GIVEN INSTRUCTION: For this exercise, return only the lines from the line containing "this render shows." through the line containing "OVERRUN = 0.004", both ends included, exactly as they are.
+ + + + + + +
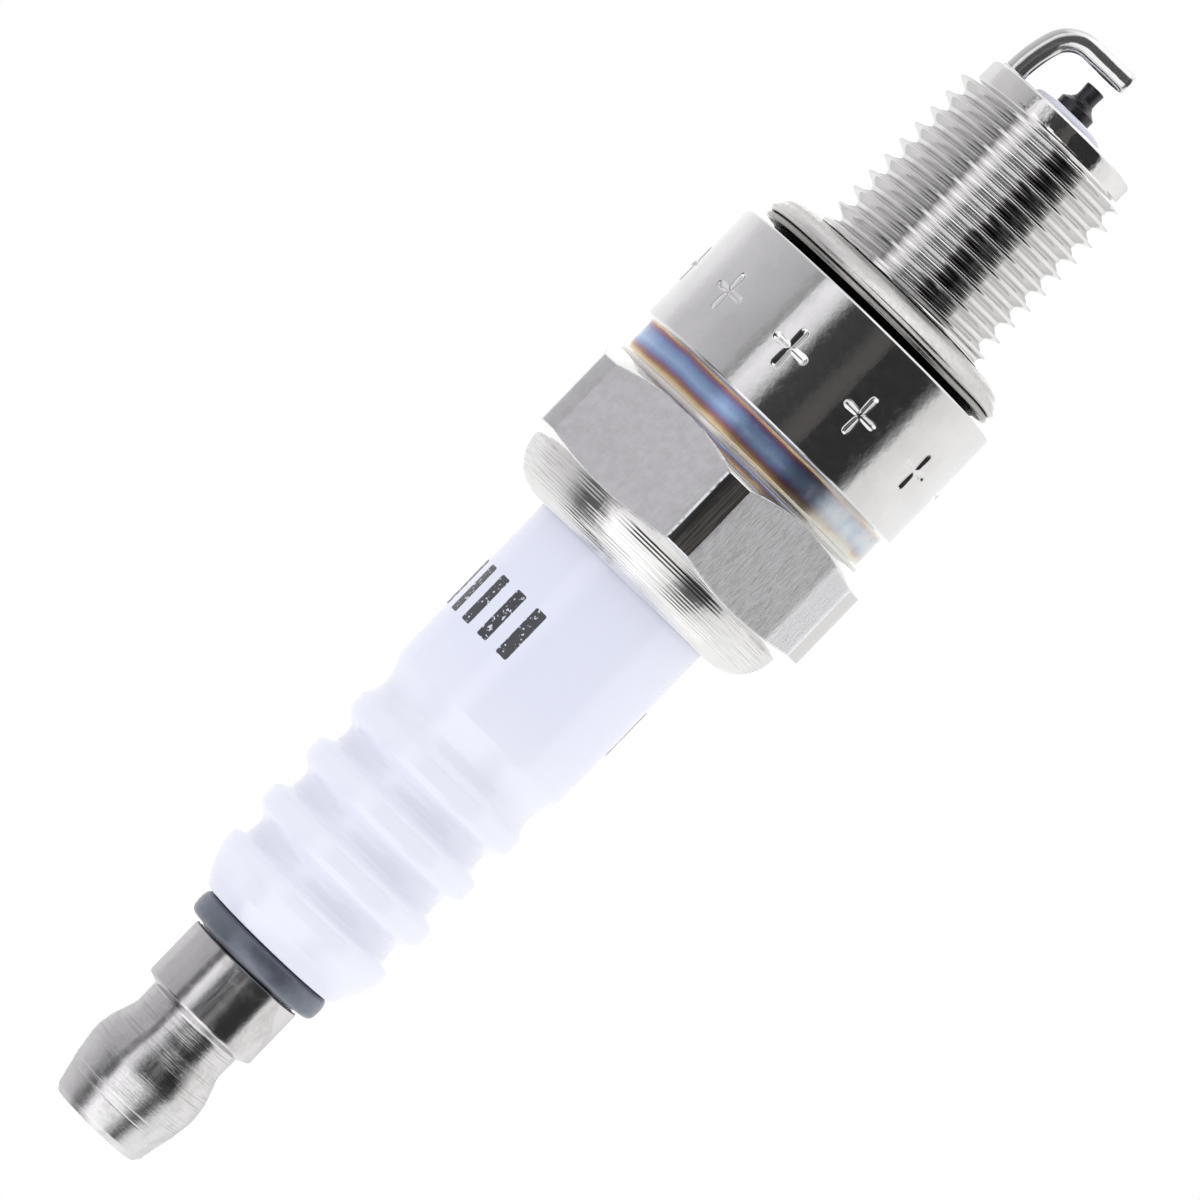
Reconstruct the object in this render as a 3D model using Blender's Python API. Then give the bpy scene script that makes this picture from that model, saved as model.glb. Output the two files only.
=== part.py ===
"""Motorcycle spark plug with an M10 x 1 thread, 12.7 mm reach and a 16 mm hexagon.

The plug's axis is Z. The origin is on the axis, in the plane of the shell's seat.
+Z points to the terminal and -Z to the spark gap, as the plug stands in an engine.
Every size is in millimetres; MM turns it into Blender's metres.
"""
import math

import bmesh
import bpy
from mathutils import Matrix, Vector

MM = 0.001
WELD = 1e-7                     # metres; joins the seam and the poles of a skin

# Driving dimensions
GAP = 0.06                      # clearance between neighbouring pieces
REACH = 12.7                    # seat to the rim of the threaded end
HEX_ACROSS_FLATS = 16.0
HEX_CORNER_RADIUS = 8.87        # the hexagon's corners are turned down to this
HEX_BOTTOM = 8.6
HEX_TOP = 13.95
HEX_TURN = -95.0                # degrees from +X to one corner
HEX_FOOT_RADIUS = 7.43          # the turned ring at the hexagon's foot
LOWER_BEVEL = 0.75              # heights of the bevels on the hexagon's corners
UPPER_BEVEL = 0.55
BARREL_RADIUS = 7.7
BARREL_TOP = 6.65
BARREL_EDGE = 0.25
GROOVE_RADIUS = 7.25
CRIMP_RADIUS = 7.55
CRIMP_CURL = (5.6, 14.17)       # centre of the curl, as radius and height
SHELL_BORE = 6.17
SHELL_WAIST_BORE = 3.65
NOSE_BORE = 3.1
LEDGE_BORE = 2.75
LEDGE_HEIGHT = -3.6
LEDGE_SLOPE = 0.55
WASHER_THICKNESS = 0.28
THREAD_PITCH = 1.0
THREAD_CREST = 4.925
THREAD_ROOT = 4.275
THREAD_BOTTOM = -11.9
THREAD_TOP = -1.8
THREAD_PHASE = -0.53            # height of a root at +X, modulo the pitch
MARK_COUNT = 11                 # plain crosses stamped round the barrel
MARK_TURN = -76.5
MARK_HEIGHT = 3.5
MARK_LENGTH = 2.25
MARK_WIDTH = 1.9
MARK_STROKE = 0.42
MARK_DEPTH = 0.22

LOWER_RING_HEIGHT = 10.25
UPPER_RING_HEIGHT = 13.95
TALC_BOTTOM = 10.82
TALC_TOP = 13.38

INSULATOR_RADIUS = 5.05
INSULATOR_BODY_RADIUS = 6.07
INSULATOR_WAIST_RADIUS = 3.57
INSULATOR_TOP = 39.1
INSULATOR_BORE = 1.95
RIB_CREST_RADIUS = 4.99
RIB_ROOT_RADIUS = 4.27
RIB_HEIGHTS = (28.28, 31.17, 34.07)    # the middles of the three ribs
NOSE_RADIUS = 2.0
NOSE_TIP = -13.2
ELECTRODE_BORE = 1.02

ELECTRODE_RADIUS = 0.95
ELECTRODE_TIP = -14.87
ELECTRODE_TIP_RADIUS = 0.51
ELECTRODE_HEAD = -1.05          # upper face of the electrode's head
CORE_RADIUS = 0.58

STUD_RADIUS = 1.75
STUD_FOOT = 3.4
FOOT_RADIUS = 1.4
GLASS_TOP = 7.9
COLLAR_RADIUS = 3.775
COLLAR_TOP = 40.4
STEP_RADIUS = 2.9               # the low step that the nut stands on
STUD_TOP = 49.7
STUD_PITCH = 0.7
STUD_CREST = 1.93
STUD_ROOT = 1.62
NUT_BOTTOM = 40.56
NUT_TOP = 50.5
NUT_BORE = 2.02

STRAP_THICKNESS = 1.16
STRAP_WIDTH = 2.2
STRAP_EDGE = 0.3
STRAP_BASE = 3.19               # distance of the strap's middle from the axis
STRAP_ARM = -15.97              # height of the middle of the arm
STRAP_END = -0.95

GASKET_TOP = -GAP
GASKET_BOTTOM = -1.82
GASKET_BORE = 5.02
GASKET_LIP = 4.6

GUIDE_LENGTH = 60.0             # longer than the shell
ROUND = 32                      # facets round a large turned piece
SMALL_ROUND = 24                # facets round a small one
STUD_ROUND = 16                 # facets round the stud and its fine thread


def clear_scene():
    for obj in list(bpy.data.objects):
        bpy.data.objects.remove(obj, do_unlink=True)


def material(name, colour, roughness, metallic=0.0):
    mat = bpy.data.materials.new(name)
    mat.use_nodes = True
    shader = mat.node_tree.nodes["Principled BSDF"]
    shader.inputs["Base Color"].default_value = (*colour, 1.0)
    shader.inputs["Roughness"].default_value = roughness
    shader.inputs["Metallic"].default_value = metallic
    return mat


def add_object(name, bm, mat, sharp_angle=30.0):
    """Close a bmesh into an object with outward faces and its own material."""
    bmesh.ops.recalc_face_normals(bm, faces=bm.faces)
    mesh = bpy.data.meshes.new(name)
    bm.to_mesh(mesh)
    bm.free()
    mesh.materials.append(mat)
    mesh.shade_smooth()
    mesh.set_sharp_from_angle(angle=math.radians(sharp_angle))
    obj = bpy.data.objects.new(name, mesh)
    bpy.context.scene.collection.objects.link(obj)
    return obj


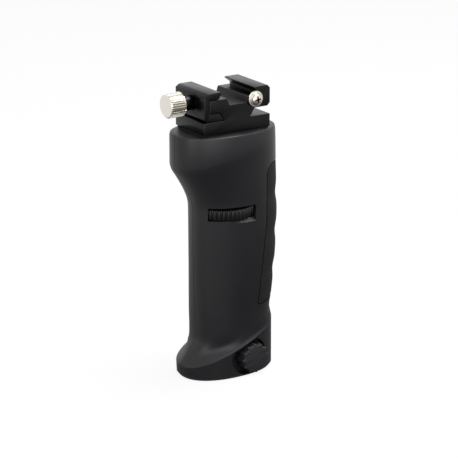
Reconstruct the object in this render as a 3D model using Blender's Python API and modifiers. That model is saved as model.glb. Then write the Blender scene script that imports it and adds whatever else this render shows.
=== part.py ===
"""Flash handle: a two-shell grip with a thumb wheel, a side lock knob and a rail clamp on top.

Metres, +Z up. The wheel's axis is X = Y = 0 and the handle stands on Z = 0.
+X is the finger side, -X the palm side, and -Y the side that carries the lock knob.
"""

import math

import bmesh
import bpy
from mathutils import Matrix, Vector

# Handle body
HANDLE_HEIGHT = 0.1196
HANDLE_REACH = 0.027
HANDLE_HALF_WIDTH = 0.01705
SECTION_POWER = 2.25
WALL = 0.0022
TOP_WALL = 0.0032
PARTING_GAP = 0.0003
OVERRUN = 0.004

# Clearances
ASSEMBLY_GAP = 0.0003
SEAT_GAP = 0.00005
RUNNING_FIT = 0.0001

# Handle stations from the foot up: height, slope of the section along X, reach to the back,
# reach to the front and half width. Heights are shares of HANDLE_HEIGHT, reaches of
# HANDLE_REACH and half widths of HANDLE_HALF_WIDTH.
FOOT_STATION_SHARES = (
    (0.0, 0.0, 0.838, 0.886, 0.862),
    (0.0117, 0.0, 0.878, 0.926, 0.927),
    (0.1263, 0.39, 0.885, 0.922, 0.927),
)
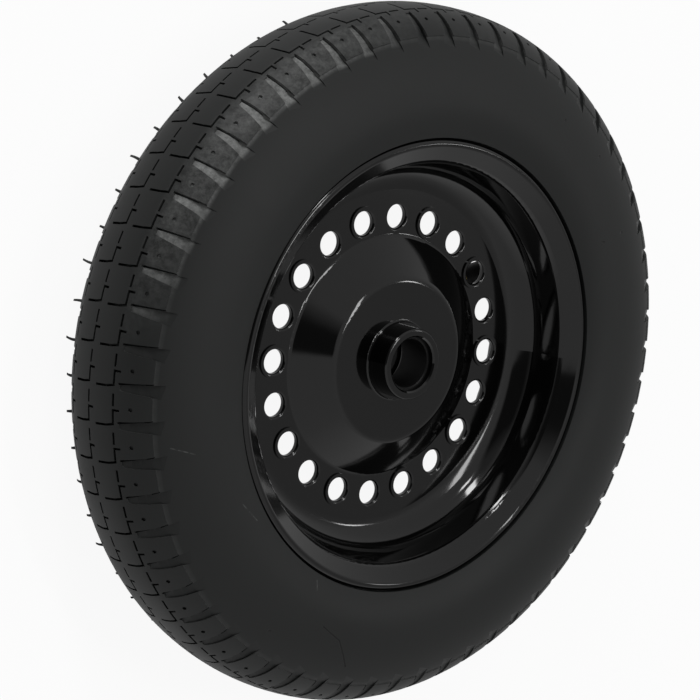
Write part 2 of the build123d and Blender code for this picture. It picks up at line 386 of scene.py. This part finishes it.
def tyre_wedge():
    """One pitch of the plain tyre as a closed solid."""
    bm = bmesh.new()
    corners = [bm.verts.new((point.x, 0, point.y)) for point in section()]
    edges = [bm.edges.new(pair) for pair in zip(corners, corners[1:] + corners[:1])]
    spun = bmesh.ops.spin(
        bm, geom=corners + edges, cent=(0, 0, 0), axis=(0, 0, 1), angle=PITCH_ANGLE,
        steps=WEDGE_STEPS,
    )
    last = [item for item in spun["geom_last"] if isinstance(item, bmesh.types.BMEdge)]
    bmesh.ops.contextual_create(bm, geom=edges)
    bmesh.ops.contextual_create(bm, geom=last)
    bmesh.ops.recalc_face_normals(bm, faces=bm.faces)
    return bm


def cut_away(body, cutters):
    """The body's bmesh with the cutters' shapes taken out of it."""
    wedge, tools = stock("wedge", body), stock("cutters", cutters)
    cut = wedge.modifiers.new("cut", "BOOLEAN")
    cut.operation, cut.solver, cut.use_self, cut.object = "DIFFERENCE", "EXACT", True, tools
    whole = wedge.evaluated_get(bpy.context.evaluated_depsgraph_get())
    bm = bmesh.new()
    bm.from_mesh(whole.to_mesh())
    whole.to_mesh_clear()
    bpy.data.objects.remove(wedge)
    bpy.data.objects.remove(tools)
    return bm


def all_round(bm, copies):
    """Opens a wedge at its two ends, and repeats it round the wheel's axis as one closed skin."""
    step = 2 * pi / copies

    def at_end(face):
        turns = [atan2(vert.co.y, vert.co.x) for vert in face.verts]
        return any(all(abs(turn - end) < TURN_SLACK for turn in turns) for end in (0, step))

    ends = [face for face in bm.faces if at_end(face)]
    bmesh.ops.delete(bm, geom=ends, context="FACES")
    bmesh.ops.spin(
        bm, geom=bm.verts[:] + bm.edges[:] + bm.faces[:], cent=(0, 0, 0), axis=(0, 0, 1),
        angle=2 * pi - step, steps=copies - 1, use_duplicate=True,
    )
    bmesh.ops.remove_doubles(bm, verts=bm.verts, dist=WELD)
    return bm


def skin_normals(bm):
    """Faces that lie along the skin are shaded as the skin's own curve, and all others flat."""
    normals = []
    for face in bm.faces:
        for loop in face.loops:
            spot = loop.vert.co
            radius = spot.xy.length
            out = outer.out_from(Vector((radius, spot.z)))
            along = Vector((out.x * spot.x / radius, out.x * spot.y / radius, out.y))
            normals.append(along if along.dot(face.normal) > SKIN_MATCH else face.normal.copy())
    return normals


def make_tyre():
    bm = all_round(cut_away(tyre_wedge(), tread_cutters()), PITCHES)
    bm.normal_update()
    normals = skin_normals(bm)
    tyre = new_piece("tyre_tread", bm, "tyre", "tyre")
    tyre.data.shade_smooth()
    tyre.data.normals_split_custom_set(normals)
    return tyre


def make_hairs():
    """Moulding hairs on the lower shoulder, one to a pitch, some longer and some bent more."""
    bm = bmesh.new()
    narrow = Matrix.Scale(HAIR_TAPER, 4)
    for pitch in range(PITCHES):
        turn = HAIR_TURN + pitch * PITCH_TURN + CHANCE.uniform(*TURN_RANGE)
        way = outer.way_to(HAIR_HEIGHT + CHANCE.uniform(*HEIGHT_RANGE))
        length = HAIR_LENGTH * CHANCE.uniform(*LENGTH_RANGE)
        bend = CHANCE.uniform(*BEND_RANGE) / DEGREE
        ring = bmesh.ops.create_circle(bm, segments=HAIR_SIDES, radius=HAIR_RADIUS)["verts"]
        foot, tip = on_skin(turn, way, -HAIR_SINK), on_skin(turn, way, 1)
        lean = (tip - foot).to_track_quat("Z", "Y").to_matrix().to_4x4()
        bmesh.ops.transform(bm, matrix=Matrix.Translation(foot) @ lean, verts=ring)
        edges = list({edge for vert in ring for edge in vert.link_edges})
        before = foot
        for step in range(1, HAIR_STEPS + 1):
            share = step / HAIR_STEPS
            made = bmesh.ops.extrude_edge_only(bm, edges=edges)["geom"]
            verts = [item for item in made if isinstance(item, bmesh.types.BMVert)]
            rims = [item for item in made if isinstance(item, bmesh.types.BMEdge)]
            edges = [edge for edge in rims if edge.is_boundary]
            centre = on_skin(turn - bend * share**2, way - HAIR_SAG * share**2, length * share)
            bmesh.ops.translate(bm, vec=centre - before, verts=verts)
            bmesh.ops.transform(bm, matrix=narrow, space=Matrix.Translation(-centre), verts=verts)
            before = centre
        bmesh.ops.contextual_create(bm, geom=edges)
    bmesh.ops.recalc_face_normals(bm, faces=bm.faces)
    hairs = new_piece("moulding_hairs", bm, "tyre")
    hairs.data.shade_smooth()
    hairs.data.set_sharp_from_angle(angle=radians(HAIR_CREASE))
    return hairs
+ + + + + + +
WRITTEN ANSWER:
Reconstruct the object in this render as a 3D model using Blender's Python API and modifiers. That model is saved as model.glb. Then write the Blender scene script that imports it and adds whatever else this render shows.
=== part.py ===
"""Flash handle: a two-shell grip with a thumb wheel, a side lock knob and a rail clamp on top.

Metres, +Z up. The wheel's axis is X = Y = 0 and the handle stands on Z = 0.
+X is the finger side, -X the palm side, and -Y the side that carries the lock knob.
"""

import math

import bmesh
import bpy
from mathutils import Matrix, Vector

# Handle body
HANDLE_HEIGHT = 0.1196
HANDLE_REACH = 0.027
HANDLE_HALF_WIDTH = 0.01705
SECTION_POWER = 2.25
WALL = 0.0022
TOP_WALL = 0.0032
PARTING_GAP = 0.0003
OVERRUN = 0.004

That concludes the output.